Start Data lines

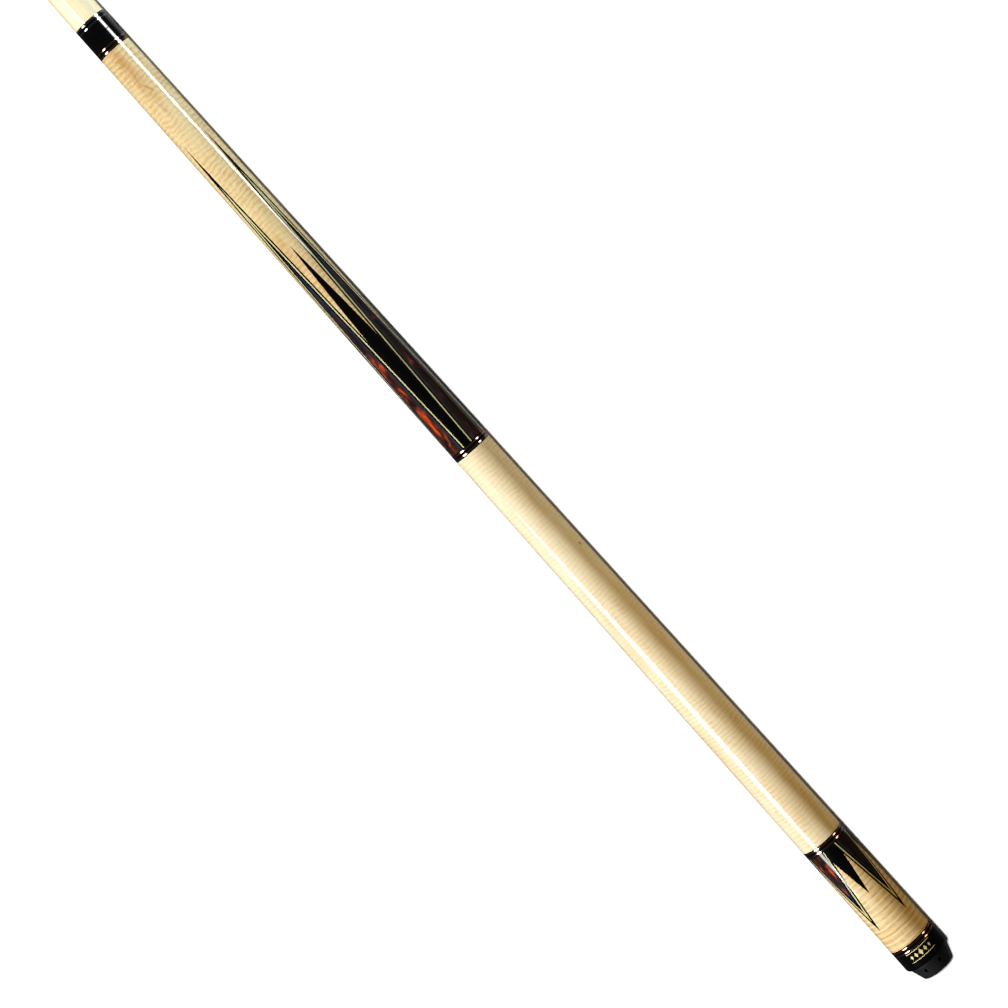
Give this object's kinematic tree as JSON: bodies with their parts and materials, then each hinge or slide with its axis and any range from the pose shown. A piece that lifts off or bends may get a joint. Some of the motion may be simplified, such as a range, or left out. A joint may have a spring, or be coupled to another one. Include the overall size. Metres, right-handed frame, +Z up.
{
  "type": "pool cue",
  "caption": "Two-piece pool cue with a screwed joint, spliced and veneered points in forearm and butt sleeve, turned handle, rubber bumper and leather tip.",
  "frame": {"origin": "centre of the flat end of the rubber bumper, on the cue's axis", "axes": "+X along the cue to the tip, +Z up, with the cue lying level"},
  "size_m": [1.4834, 0.0302, 0.0302],
  "materials": {
    "rubber": "matte moulded rubber",
    "steel": "machined",
    "figured_maple": "clear gloss over curly maple",
    "shaft_maple": "satin sealed straight-grained maple",
    "copper": "polished copper alloy",
    "silver": "polished nickel silver",
    "black_phenolic": "polished black phenolic",
    "gold": "gold filled inlay",
    "ebony": "clear gloss over ebony",
    "cocobolo": "clear gloss over cocobolo",
    "veneer_black": "dyed black veneer under clear gloss",
    "veneer_natural": "natural veneer under clear gloss",
    "veneer_blue": "dyed blue veneer under clear gloss",
    "brass": "turned brass",
    "ferrule_white": "polished white linen-filled resin",
    "fibre_pad": "black vulcanised fibre",
    "tip_leather": "pressed layered leather"
  },
  "bodies": {
    "butt": {"butt_sleeve": "figured_maple", "cap_rings": "copper", "cap_ring_spacers": "black_phenolic", "butt_cap": "black_phenolic", "cap_motif": "gold", "sleeve_rings": "copper", "sleeve_ring_spacers": "black_phenolic", "sleeve_stud": "steel", "handle": "figured_maple", "forearm_rings": "copper", "forearm_ring_spacers": "black_phenolic", "forearm_stud": "steel", "forearm": "figured_maple", "joint_rings": "copper", "joint_ring_spacers": "black_phenolic", "joint_collar": "black_phenolic", "joint_pin": "steel", "forearm_ebony_points": "ebony", "forearm_core_points": "cocobolo", "forearm_veneer_outer_black": "veneer_black", "forearm_veneer_natural": "veneer_natural", "forearm_veneer_inner_black": "veneer_black", "forearm_veneer_blue": "veneer_blue", "sleeve_ebony_points": "ebony", "sleeve_core_points": "cocobolo", "sleeve_veneer_outer_black": "veneer_black", "sleeve_veneer_natural": "veneer_natural", "sleeve_veneer_inner_black": "veneer_black", "sleeve_veneer_blue": "veneer_blue"},
    "bumper": {"bumper": "rubber"},
    "weight_bolt": {"weight_bolt": "steel"},
    "shaft_insert": {"shaft_insert": "brass"},
    "shaft": {"shaft_wood": "shaft_maple", "shaft_rings": "silver", "shaft_ring_spacers": "black_phenolic", "shaft_collar": "black_phenolic", "ferrule": "ferrule_white", "tip_pad": "fibre_pad", "tip": "tip_leather"}
  },
  "joints": [
    {"name": "joint_screw_travel", "type": "slide", "parent": "butt", "child": "shaft_insert", "axis": [1, 0, 0], "range_m": [0, 0.03302]},
    {"name": "joint_screw_turn", "type": "hinge", "parent": "shaft_insert", "child": "shaft", "pos_m": [0.7468, 0, 0], "axis": [1, 0, 0], "range_deg": [0, 4680]},
    {"name": "bumper_pull", "type": "slide", "parent": "butt", "child": "bumper", "axis": [-1, 0, 0], "range_m": [0, 0.013]},
    {"name": "weight_bolt_travel", "type": "slide", "parent": "butt", "child": "weight_bolt", "axis": [1, 0, 0], "range_m": [0, 0.012]}
  ],
  "couplings": [
    {"joint": "joint_screw_turn", "follows": "joint_screw_travel", "rad_per_m": 2473.7}
  ]
}
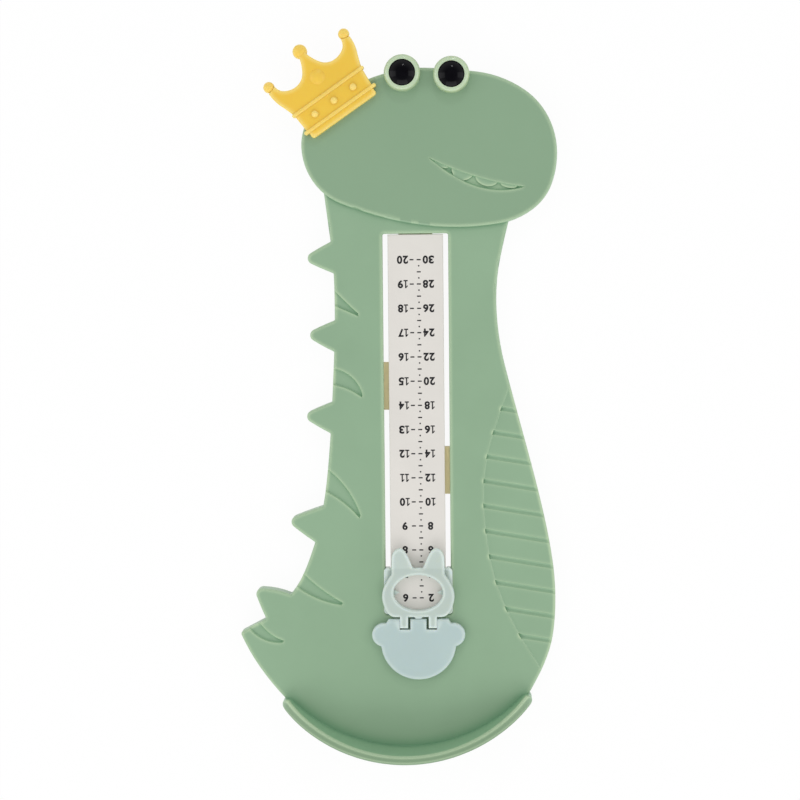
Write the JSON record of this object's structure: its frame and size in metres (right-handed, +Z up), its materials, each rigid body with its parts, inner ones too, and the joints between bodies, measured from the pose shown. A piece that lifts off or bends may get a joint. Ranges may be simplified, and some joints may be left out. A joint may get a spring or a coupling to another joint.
{
  "type": "child foot measuring gauge",
  "caption": "Flat dinosaur-shaped foot gauge with a curved heel cup, a centimetre scale, and a sliding reading frame that carries a hinged toe stop.",
  "frame": {"origin": "the zero of the scale (the heel line) on the slot's centre line, on the plane that the gauge stands on", "axes": "+Y along the slot from the heel cup towards the head, +X to the belly side, +Z up through the top face"},
  "size_m": [0.1322, 0.3003, 0.0236],
  "materials": {
    "green_plastic": "satin sage green",
    "ivory_plastic": "matte ivory with printed black scale",
    "mint_plastic": "satin pale mint",
    "pale_mint_plastic": "glossy pale mint",
    "yellow_plastic": "satin golden yellow",
    "black_plastic": "glossy black",
    "zinc_steel": "zinc plated"
  },
  "bodies": {
    "plate": {"body_plate": "green_plastic", "scale_strip": "ivory_plastic", "crown": "yellow_plastic", "eye_ring_left": "pale_mint_plastic", "eye_ring_right": "pale_mint_plastic", "eye_pupil_left": "black_plastic", "eye_pupil_right": "black_plastic", "strip_screw_1": "zinc_steel", "strip_screw_2": "zinc_steel", "strip_screw_3": "zinc_steel", "strip_screw_4": "zinc_steel", "strip_screw_5": "zinc_steel", "strip_screw_6": "zinc_steel"},
    "reading_frame": {"slider": "mint_plastic"},
    "flap": {"toe_flap": "mint_plastic"}
  },
  "joints": [
    {"name": "slider_slide", "type": "slide", "parent": "plate", "child": "reading_frame", "axis": [0, 1, 0], "range_m": [0, 0.1376]},
    {"name": "flap_hinge", "type": "hinge", "parent": "reading_frame", "child": "flap", "pos_m": [0, 0.0503, 0.0088], "axis": [-1, 0, 0], "range_deg": [0, 90]}
  ]
}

End Data lines

▶ [What to work on]: Emit the records above again, exactly, with no line skipped.

▶ [Final result]:
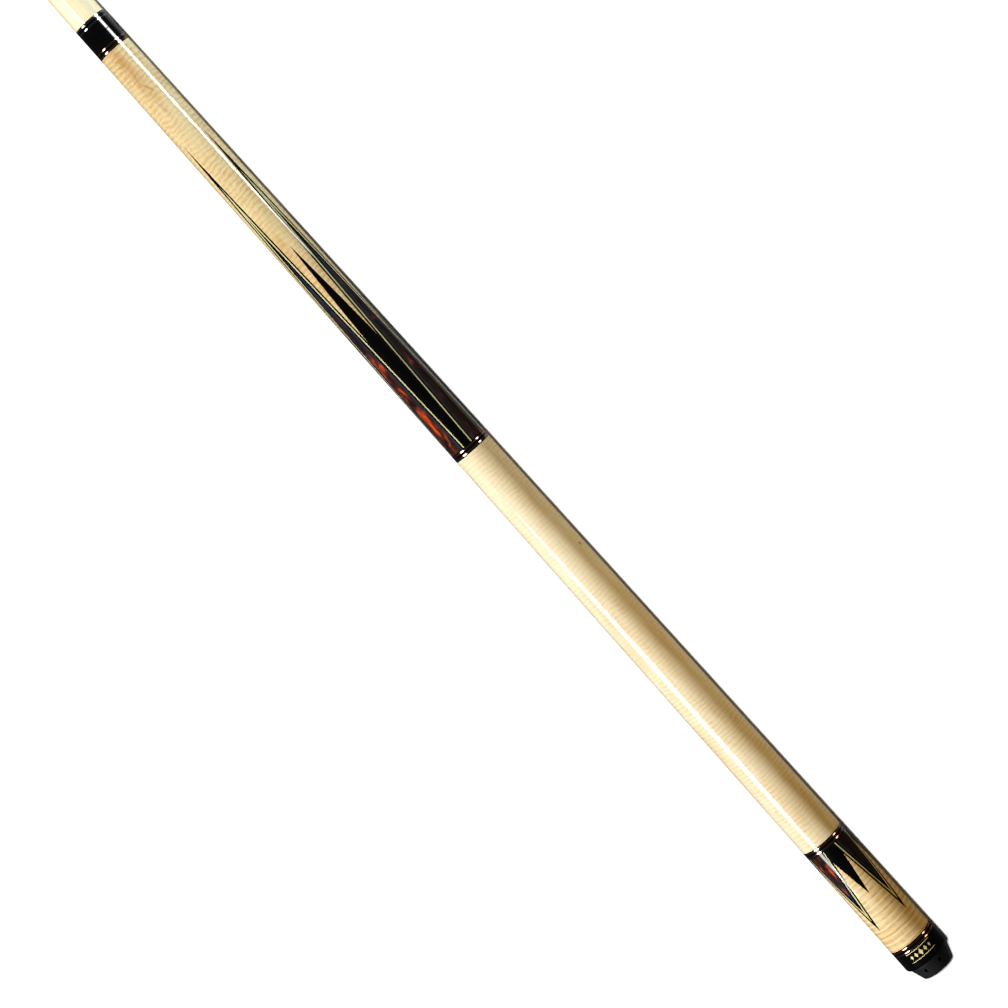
Give this object's kinematic tree as JSON: bodies with their parts and materials, then each hinge or slide with its axis and any range from the pose shown. A piece that lifts off or bends may get a joint. Some of the motion may be simplified, such as a range, or left out. A joint may have a spring, or be coupled to another one. Include the overall size. Metres, right-handed frame, +Z up.
{
  "type": "pool cue",
  "caption": "Two-piece pool cue with a screwed joint, spliced and veneered points in forearm and butt sleeve, turned handle, rubber bumper and leather tip.",
  "frame": {"origin": "centre of the flat end of the rubber bumper, on the cue's axis", "axes": "+X along the cue to the tip, +Z up, with the cue lying level"},
  "size_m": [1.4834, 0.0302, 0.0302],
  "materials": {
    "rubber": "matte moulded rubber",
    "steel": "machined",
    "figured_maple": "clear gloss over curly maple",
    "shaft_maple": "satin sealed straight-grained maple",
    "copper": "polished copper alloy",
    "silver": "polished nickel silver",
    "black_phenolic": "polished black phenolic",
    "gold": "gold filled inlay",
    "ebony": "clear gloss over ebony",
    "cocobolo": "clear gloss over cocobolo",
    "veneer_black": "dyed black veneer under clear gloss",
    "veneer_natural": "natural veneer under clear gloss",
    "veneer_blue": "dyed blue veneer under clear gloss",
    "brass": "turned brass",
    "ferrule_white": "polished white linen-filled resin",
    "fibre_pad": "black vulcanised fibre",
    "tip_leather": "pressed layered leather"
  },
  "bodies": {
    "butt": {"butt_sleeve": "figured_maple", "cap_rings": "copper", "cap_ring_spacers": "black_phenolic", "butt_cap": "black_phenolic", "cap_motif": "gold", "sleeve_rings": "copper", "sleeve_ring_spacers": "black_phenolic", "sleeve_stud": "steel", "handle": "figured_maple", "forearm_rings": "copper", "forearm_ring_spacers": "black_phenolic", "forearm_stud": "steel", "forearm": "figured_maple", "joint_rings": "copper", "joint_ring_spacers": "black_phenolic", "joint_collar": "black_phenolic", "joint_pin": "steel", "forearm_ebony_points": "ebony", "forearm_core_points": "cocobolo", "forearm_veneer_outer_black": "veneer_black", "forearm_veneer_natural": "veneer_natural", "forearm_veneer_inner_black": "veneer_black", "forearm_veneer_blue": "veneer_blue", "sleeve_ebony_points": "ebony", "sleeve_core_points": "cocobolo", "sleeve_veneer_outer_black": "veneer_black", "sleeve_veneer_natural": "veneer_natural", "sleeve_veneer_inner_black": "veneer_black", "sleeve_veneer_blue": "veneer_blue"},
    "bumper": {"bumper": "rubber"},
    "weight_bolt": {"weight_bolt": "steel"},
    "shaft_insert": {"shaft_insert": "brass"},
    "shaft": {"shaft_wood": "shaft_maple", "shaft_rings": "silver", "shaft_ring_spacers": "black_phenolic", "shaft_collar": "black_phenolic", "ferrule": "ferrule_white", "tip_pad": "fibre_pad", "tip": "tip_leather"}
  },
  "joints": [
    {"name": "joint_screw_travel", "type": "slide", "parent": "butt", "child": "shaft_insert", "axis": [1, 0, 0], "range_m": [0, 0.03302]},
    {"name": "joint_screw_turn", "type": "hinge", "parent": "shaft_insert", "child": "shaft", "pos_m": [0.7468, 0, 0], "axis": [1, 0, 0], "range_deg": [0, 4680]},
    {"name": "bumper_pull", "type": "slide", "parent": "butt", "child": "bumper", "axis": [-1, 0, 0], "range_m": [0, 0.013]},
    {"name": "weight_bolt_travel", "type": "slide", "parent": "butt", "child": "weight_bolt", "axis": [1, 0, 0], "range_m": [0, 0.012]}
  ],
  "couplings": [
    {"joint": "joint_screw_turn", "follows": "joint_screw_travel", "rad_per_m": 2473.7}
  ]
}
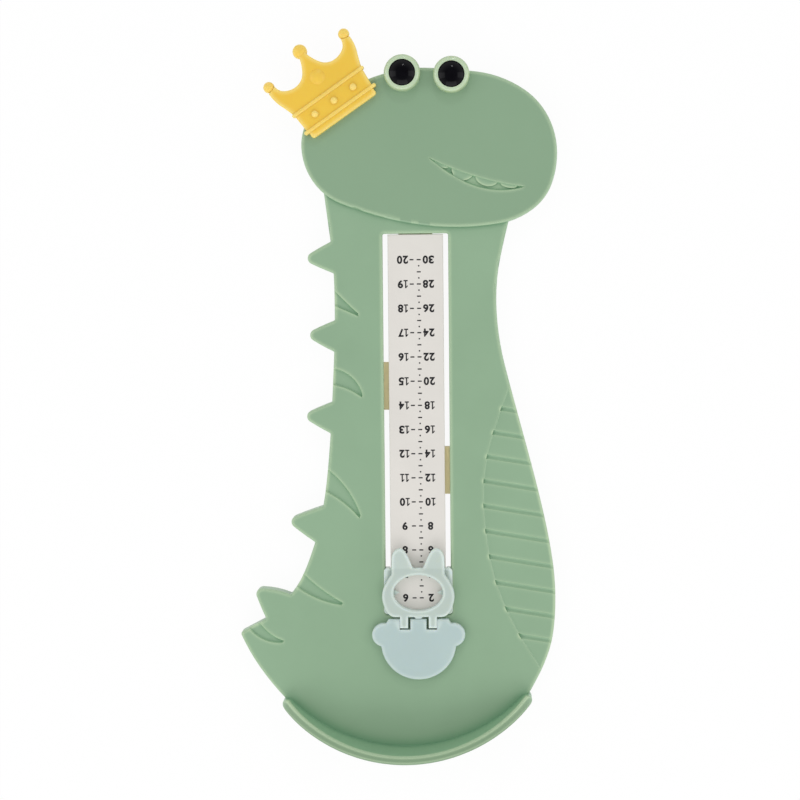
Write the JSON record of this object's structure: its frame and size in metres (right-handed, +Z up), its materials, each rigid body with its parts, inner ones too, and the joints between bodies, measured from the pose shown. A piece that lifts off or bends may get a joint. Ranges may be simplified, and some joints may be left out. A joint may get a spring or a coupling to another joint.
{
  "type": "child foot measuring gauge",
  "caption": "Flat dinosaur-shaped foot gauge with a curved heel cup, a centimetre scale, and a sliding reading frame that carries a hinged toe stop.",
  "frame": {"origin": "the zero of the scale (the heel line) on the slot's centre line, on the plane that the gauge stands on", "axes": "+Y along the slot from the heel cup towards the head, +X to the belly side, +Z up through the top face"},
  "size_m": [0.1322, 0.3003, 0.0236],
  "materials": {
    "green_plastic": "satin sage green",
    "ivory_plastic": "matte ivory with printed black scale",
    "mint_plastic": "satin pale mint",
    "pale_mint_plastic": "glossy pale mint",
    "yellow_plastic": "satin golden yellow",
    "black_plastic": "glossy black",
    "zinc_steel": "zinc plated"
  },
  "bodies": {
    "plate": {"body_plate": "green_plastic", "scale_strip": "ivory_plastic", "crown": "yellow_plastic", "eye_ring_left": "pale_mint_plastic", "eye_ring_right": "pale_mint_plastic", "eye_pupil_left": "black_plastic", "eye_pupil_right": "black_plastic", "strip_screw_1": "zinc_steel", "strip_screw_2": "zinc_steel", "strip_screw_3": "zinc_steel", "strip_screw_4": "zinc_steel", "strip_screw_5": "zinc_steel", "strip_screw_6": "zinc_steel"},
    "reading_frame": {"slider": "mint_plastic"},
    "flap": {"toe_flap": "mint_plastic"}
  },
  "joints": [
    {"name": "slider_slide", "type": "slide", "parent": "plate", "child": "reading_frame", "axis": [0, 1, 0], "range_m": [0, 0.1376]},
    {"name": "flap_hinge", "type": "hinge", "parent": "reading_frame", "child": "flap", "pos_m": [0, 0.0503, 0.0088], "axis": [-1, 0, 0], "range_deg": [0, 90]}
  ]
}